Naval History and Heritage Command

Naval History and Heritage Command

Captain Nathan C. Twining, Chief of Staff for Vice Admiral William S.Sims, Commander, United States Naval Forces Operating in European Waters, to Rear Admiral Sir Charles L. Vaughan-Lee, R.N., Director of Air Services, Air Board

 

9 February 1918.  

From:     Force Commander.

To  :     Director of Air Services, Air Board.

Subject:  U.S.Naval Aviators – disposition of.

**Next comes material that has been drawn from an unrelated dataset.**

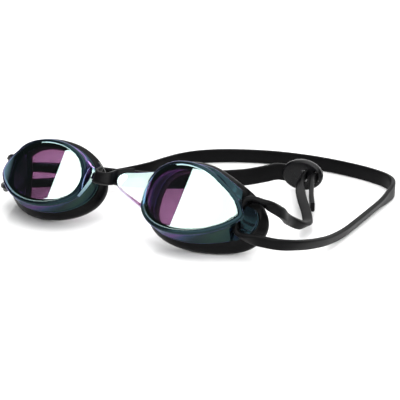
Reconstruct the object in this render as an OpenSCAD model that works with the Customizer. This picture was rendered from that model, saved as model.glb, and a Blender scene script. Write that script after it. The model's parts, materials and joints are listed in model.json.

     1.  There are three qualified U.S.Naval Aviators now attached to the R.N.A.S. Felixstowe,1 who will, it is understood, shortly be acting as first pilots on War flights.2 Inasmuch as our own stations have not yet been commissioned it is thought that perhaps the services of these qualified War flight pilots might be of value to the British Government and that perhaps these officers might be used to advantage at seaplane bases where large American flying boats are used. Information is, therefore, requested as to whether or not you desire to have these officers temporarily transferred to you for actual War Service at British seaplane stations.

N. C. TWINING     

Captain, U.S.Navy,

  Chief of Staff. 

Signed for Vice Admiral Sims

in his absence.   

Source Note: Cy, DNA, RG 45, Entry 517B.

Footnote 1: Royal Naval Air Service.

Footnote 2: The three pilots were David Ingalls, Ken MacLeish, and Edward Smith. They were later joined by Willis Haviland and flew several combat missions with the Royal Air Service during the late spring of 1918. Ingalls became the United States’ first Naval Ace, recording six aerial victories. Geoffrey L. Rossano, ed., Hero of the Angry Sky: The World War I Diary and Letters of David S. Ingalls, America’s First Naval Ace (Athens, OH: Ohio University Press, 2013).